═══ Entries ═══
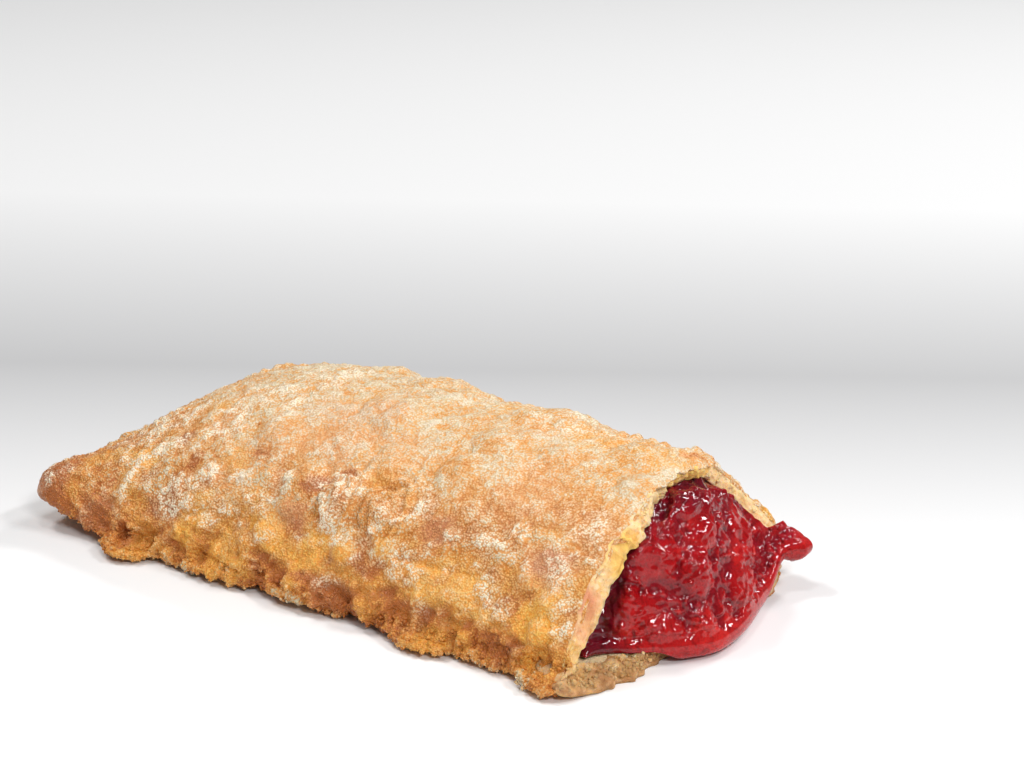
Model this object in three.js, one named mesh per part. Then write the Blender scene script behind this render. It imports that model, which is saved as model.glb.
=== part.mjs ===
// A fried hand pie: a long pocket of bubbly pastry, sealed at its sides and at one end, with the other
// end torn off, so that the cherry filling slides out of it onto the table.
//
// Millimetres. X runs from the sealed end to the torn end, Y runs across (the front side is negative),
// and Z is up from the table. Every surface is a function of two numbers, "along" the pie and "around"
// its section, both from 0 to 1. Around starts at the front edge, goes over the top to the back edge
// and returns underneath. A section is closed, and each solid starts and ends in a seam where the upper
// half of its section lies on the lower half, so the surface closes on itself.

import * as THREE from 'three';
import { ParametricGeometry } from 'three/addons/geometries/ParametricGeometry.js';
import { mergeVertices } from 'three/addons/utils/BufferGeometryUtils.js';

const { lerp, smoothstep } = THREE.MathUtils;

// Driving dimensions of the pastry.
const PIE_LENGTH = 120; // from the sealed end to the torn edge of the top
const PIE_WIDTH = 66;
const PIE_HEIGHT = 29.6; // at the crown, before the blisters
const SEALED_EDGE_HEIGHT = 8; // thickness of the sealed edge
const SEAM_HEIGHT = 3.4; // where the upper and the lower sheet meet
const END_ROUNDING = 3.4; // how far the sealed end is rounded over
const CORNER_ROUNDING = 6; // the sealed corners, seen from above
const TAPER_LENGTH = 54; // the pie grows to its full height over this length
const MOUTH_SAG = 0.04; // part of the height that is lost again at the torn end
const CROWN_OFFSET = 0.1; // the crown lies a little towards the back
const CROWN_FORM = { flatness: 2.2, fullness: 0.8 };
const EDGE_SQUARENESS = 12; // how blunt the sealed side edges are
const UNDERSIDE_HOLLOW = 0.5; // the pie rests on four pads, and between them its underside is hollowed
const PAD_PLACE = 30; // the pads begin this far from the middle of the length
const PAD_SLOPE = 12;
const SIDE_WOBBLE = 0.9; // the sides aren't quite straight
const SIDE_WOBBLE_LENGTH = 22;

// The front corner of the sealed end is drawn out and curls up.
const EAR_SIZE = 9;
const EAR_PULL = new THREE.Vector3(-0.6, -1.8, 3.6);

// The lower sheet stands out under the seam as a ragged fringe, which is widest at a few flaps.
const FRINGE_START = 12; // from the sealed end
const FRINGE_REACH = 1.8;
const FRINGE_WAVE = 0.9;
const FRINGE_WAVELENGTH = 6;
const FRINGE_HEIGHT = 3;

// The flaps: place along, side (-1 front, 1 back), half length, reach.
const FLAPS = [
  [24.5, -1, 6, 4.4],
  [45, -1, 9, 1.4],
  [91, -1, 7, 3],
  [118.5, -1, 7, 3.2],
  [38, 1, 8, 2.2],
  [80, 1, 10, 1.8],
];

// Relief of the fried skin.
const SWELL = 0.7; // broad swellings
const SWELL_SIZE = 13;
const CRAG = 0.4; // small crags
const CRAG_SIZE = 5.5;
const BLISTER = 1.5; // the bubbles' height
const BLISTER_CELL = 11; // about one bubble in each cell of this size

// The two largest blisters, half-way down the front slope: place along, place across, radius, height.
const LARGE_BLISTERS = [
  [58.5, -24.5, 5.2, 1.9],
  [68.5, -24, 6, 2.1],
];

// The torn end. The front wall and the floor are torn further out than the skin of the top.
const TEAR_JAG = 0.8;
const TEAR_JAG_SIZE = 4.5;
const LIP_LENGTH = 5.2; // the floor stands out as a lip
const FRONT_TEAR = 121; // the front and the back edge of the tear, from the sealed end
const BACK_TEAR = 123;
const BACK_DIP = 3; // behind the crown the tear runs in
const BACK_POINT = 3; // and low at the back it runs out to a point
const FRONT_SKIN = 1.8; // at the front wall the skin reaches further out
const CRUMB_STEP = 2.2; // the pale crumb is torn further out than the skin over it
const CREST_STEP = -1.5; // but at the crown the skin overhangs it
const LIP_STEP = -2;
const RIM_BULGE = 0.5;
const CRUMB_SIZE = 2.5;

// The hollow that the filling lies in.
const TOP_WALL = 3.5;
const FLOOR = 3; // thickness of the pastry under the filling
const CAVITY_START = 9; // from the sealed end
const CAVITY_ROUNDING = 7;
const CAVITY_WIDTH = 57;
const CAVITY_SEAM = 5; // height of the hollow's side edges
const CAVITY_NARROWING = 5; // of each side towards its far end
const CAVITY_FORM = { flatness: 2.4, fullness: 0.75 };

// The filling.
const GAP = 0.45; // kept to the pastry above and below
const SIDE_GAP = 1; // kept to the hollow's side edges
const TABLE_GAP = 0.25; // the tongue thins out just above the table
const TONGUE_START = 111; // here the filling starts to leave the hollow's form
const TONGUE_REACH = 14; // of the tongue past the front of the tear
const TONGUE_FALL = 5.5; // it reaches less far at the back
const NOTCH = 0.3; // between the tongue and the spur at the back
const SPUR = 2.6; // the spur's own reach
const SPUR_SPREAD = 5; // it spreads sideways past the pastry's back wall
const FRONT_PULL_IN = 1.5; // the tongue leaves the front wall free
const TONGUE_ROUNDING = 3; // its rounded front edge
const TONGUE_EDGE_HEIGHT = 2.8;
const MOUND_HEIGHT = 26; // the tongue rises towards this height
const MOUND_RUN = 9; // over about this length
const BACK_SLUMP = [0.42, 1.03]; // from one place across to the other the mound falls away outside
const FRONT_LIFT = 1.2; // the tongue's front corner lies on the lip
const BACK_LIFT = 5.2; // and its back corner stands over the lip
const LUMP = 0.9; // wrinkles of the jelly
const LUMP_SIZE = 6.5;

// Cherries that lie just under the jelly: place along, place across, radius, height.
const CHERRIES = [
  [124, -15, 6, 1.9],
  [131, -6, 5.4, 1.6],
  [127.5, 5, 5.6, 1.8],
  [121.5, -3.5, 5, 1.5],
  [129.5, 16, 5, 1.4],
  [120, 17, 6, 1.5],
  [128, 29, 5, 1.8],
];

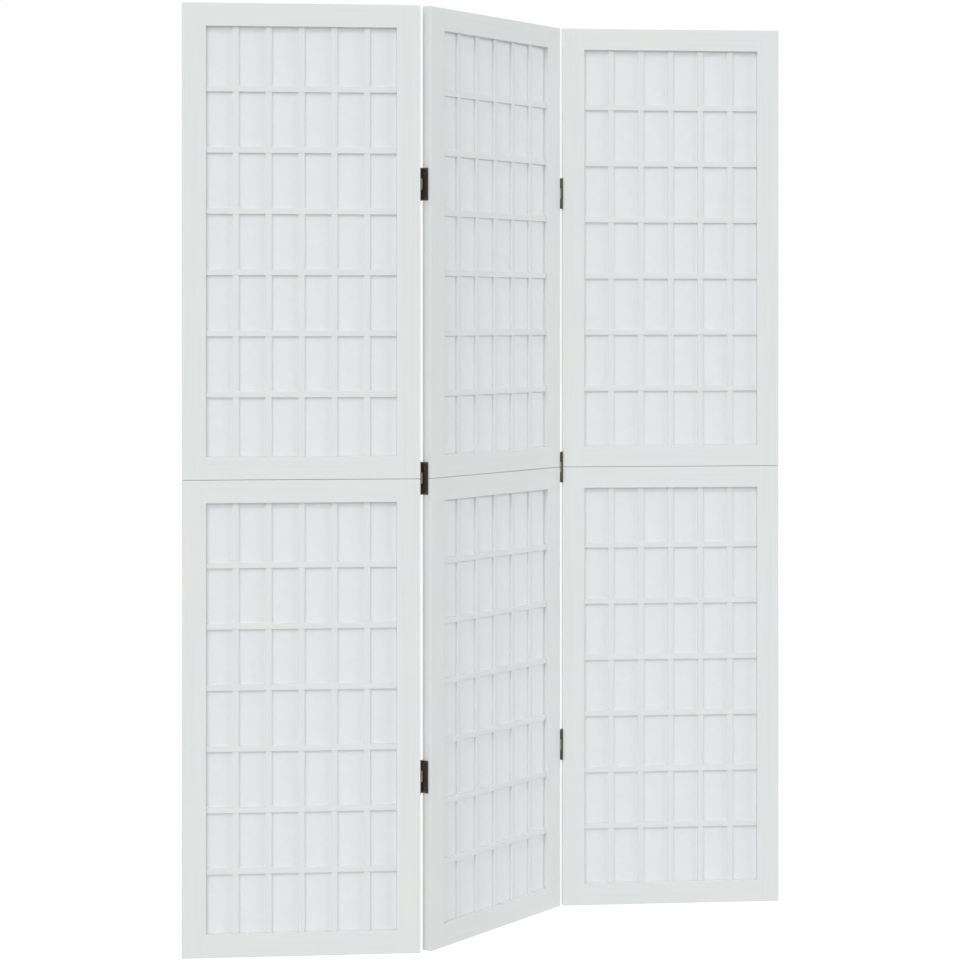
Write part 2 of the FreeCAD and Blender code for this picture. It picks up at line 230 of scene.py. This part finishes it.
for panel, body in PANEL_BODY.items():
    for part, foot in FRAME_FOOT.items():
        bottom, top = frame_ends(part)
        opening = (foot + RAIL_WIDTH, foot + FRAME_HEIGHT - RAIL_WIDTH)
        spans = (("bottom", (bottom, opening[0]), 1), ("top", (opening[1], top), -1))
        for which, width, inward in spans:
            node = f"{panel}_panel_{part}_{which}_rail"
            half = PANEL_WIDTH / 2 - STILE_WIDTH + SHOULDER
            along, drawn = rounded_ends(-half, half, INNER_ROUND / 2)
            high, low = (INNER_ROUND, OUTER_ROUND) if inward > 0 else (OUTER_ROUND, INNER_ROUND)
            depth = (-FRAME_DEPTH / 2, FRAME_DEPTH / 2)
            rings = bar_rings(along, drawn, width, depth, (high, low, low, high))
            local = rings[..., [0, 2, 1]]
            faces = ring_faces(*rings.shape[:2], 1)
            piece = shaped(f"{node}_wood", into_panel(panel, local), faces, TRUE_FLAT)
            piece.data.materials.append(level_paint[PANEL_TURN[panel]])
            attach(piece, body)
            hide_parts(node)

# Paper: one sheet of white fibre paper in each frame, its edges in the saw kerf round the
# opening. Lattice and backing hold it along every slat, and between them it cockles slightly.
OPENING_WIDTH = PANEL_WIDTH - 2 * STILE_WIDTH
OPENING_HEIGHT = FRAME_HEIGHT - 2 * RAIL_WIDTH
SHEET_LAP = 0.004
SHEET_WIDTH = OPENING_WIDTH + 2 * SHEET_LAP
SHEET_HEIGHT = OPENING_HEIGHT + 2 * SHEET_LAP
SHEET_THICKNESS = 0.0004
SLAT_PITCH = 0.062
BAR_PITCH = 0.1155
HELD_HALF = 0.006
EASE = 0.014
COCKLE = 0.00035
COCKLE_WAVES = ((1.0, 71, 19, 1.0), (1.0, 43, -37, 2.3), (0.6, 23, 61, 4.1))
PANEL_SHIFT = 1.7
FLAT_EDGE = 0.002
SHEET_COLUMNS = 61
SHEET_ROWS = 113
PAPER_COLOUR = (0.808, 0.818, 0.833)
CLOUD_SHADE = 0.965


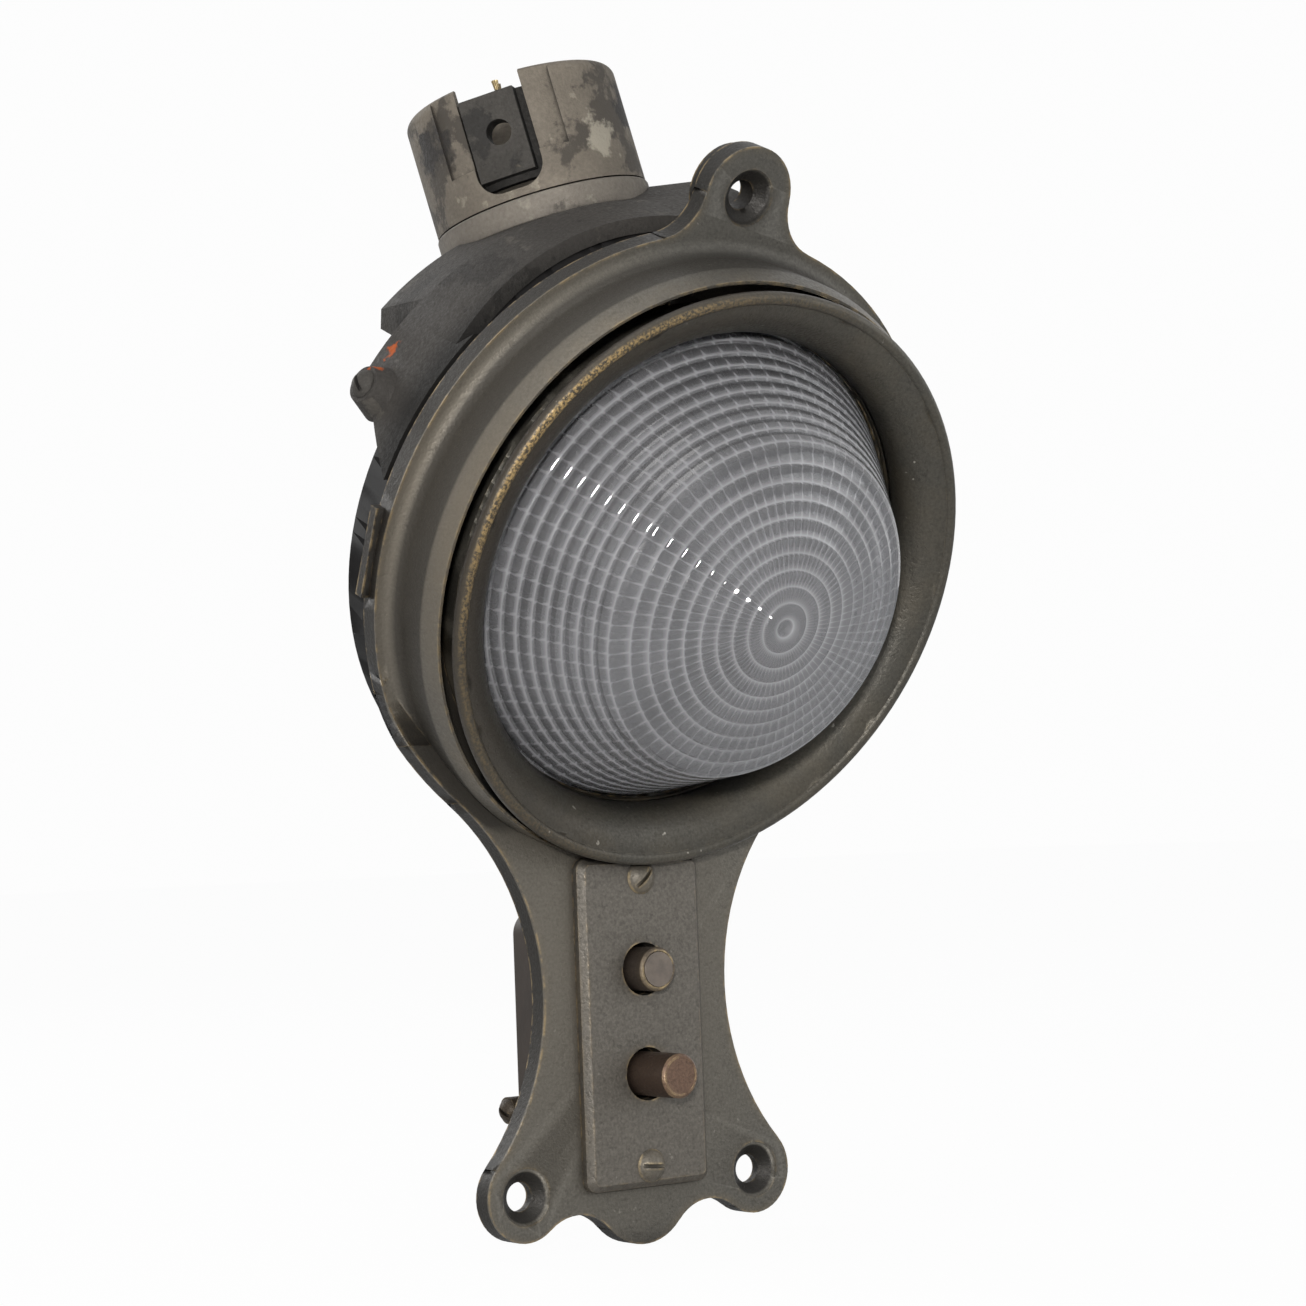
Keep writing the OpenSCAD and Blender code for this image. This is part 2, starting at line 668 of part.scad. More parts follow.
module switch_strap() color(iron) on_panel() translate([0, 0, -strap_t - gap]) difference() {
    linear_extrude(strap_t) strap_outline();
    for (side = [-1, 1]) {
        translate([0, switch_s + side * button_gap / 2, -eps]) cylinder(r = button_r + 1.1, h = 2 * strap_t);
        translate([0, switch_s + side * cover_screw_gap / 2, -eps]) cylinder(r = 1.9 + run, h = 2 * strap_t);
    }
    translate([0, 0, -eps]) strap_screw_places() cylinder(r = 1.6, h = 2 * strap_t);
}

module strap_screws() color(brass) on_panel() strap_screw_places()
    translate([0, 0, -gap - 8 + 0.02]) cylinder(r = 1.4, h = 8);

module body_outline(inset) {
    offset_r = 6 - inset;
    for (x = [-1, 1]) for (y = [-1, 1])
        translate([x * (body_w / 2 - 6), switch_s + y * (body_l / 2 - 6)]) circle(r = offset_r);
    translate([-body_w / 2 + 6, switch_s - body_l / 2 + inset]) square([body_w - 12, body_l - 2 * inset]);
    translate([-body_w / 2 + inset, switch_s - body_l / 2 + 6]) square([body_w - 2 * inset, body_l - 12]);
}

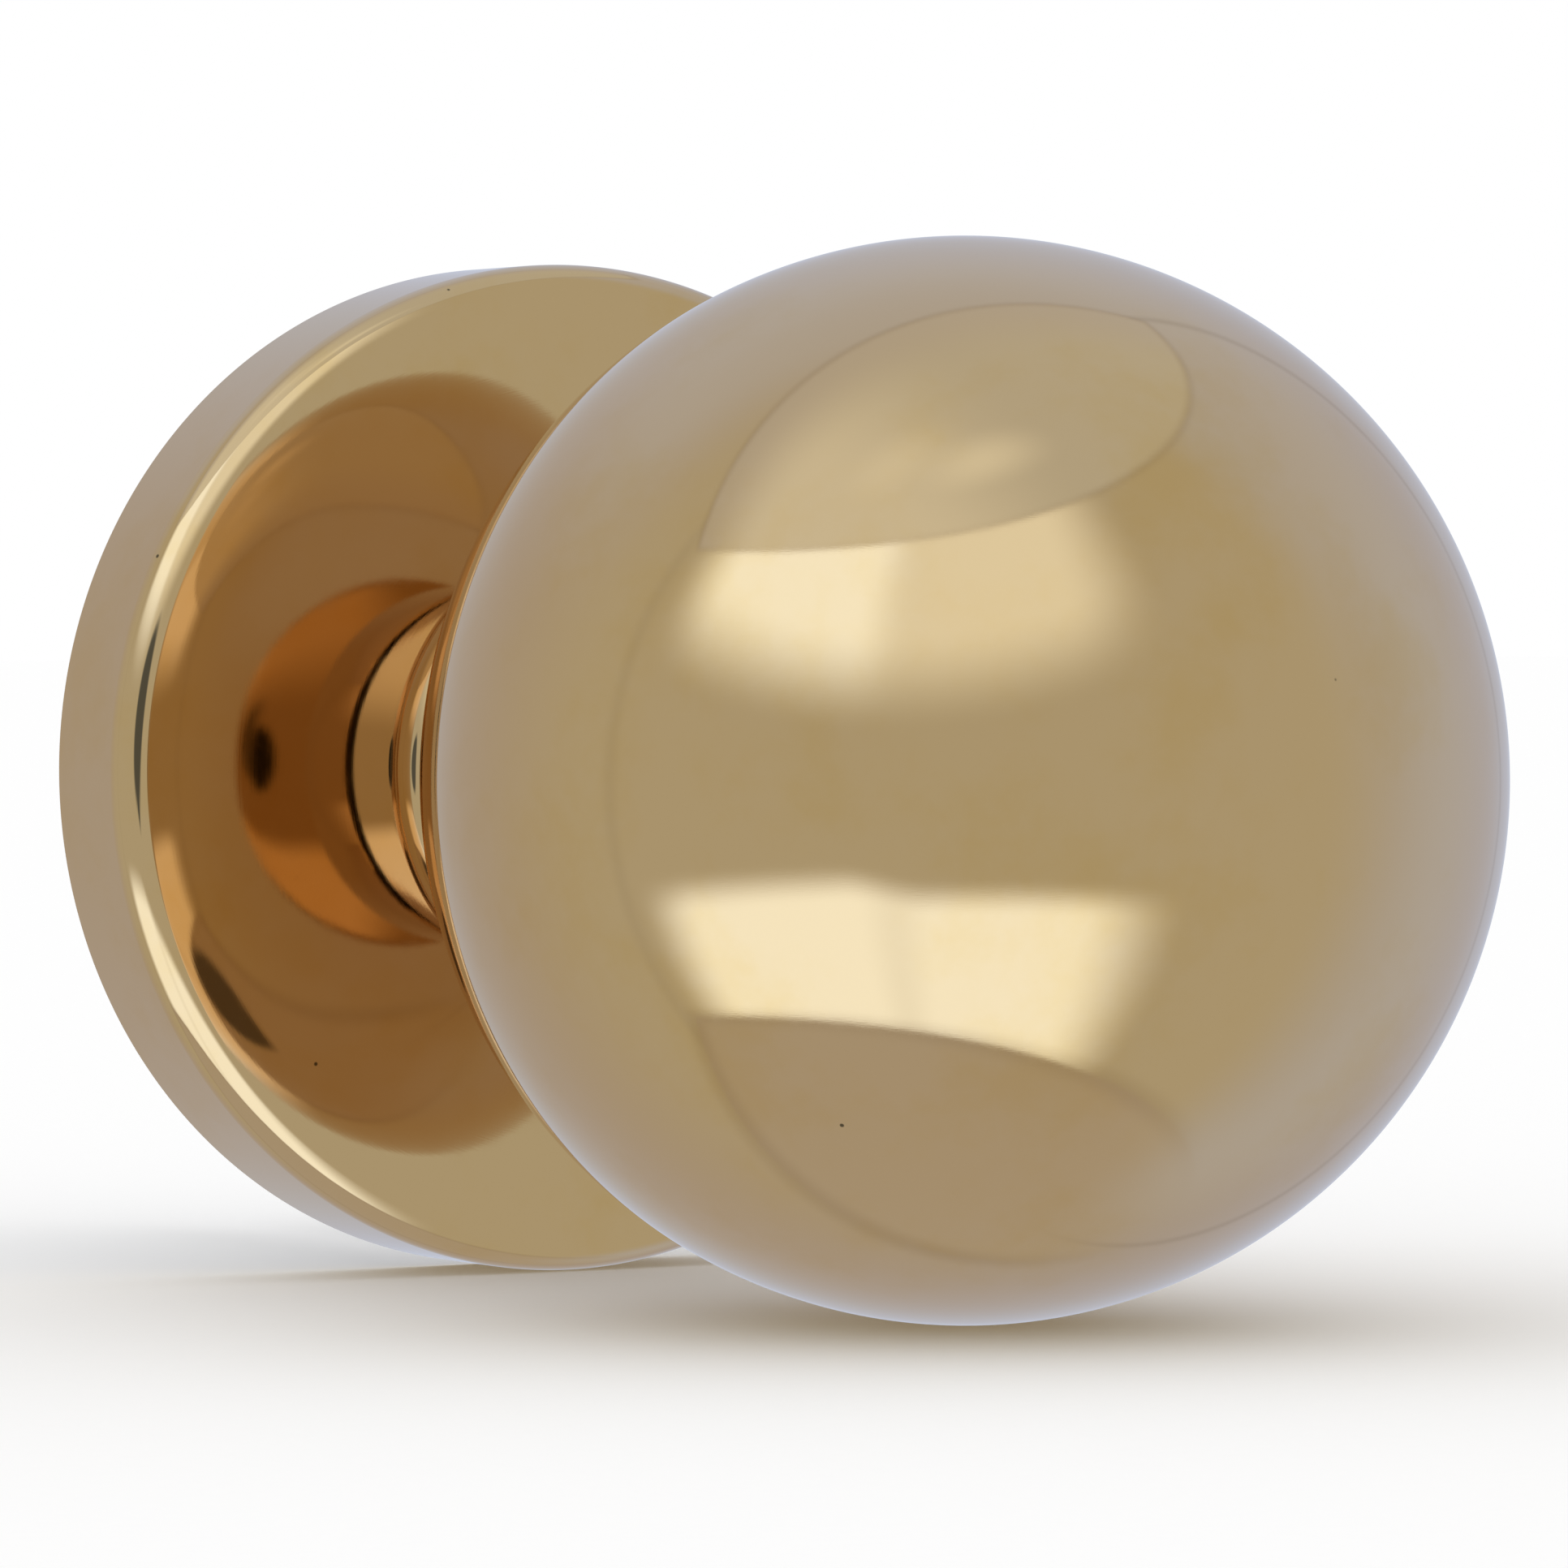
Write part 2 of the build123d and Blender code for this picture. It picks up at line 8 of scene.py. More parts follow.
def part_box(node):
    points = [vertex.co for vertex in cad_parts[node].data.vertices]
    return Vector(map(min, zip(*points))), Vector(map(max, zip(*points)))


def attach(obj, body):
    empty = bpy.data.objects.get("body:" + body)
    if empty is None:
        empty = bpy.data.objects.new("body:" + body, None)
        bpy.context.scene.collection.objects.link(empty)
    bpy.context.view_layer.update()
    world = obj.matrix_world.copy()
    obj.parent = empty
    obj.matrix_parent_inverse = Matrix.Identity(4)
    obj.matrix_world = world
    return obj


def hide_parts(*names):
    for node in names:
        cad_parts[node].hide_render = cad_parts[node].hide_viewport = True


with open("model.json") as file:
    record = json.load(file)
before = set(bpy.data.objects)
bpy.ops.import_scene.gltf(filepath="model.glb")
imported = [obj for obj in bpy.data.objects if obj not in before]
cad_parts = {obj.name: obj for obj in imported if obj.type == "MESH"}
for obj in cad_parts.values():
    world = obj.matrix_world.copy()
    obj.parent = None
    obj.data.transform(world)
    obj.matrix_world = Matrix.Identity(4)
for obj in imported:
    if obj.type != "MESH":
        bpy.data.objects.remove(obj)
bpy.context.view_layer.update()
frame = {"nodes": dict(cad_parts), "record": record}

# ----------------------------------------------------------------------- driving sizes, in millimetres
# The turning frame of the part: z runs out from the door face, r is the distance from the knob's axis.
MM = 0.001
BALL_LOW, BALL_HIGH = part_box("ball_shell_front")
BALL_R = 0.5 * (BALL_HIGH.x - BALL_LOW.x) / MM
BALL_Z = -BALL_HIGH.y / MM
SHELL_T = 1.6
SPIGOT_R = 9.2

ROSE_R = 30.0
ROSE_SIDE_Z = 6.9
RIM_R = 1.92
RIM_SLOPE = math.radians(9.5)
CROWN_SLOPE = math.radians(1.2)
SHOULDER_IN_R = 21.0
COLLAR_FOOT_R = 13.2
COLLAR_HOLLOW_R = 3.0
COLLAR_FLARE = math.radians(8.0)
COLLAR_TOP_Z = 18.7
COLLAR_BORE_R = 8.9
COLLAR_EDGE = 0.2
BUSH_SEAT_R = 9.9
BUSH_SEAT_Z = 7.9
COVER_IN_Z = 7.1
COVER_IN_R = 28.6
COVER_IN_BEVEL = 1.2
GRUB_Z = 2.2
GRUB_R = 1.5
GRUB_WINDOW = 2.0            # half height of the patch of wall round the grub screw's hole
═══
§ Exercise description
Transcribe the records above exactly, beginning at the line that contains "Keep writing the" and ending with the line that contains "translate([0, 0, -gap", both included, and nothing else.

§ Correct result
Keep writing the OpenSCAD and Blender code for this image. This is part 2, starting at line 668 of part.scad. More parts follow.
module switch_strap() color(iron) on_panel() translate([0, 0, -strap_t - gap]) difference() {
    linear_extrude(strap_t) strap_outline();
    for (side = [-1, 1]) {
        translate([0, switch_s + side * button_gap / 2, -eps]) cylinder(r = button_r + 1.1, h = 2 * strap_t);
        translate([0, switch_s + side * cover_screw_gap / 2, -eps]) cylinder(r = 1.9 + run, h = 2 * strap_t);
    }
    translate([0, 0, -eps]) strap_screw_places() cylinder(r = 1.6, h = 2 * strap_t);
}

module strap_screws() color(brass) on_panel() strap_screw_places()
    translate([0, 0, -gap - 8 + 0.02]) cylinder(r = 1.4, h = 8);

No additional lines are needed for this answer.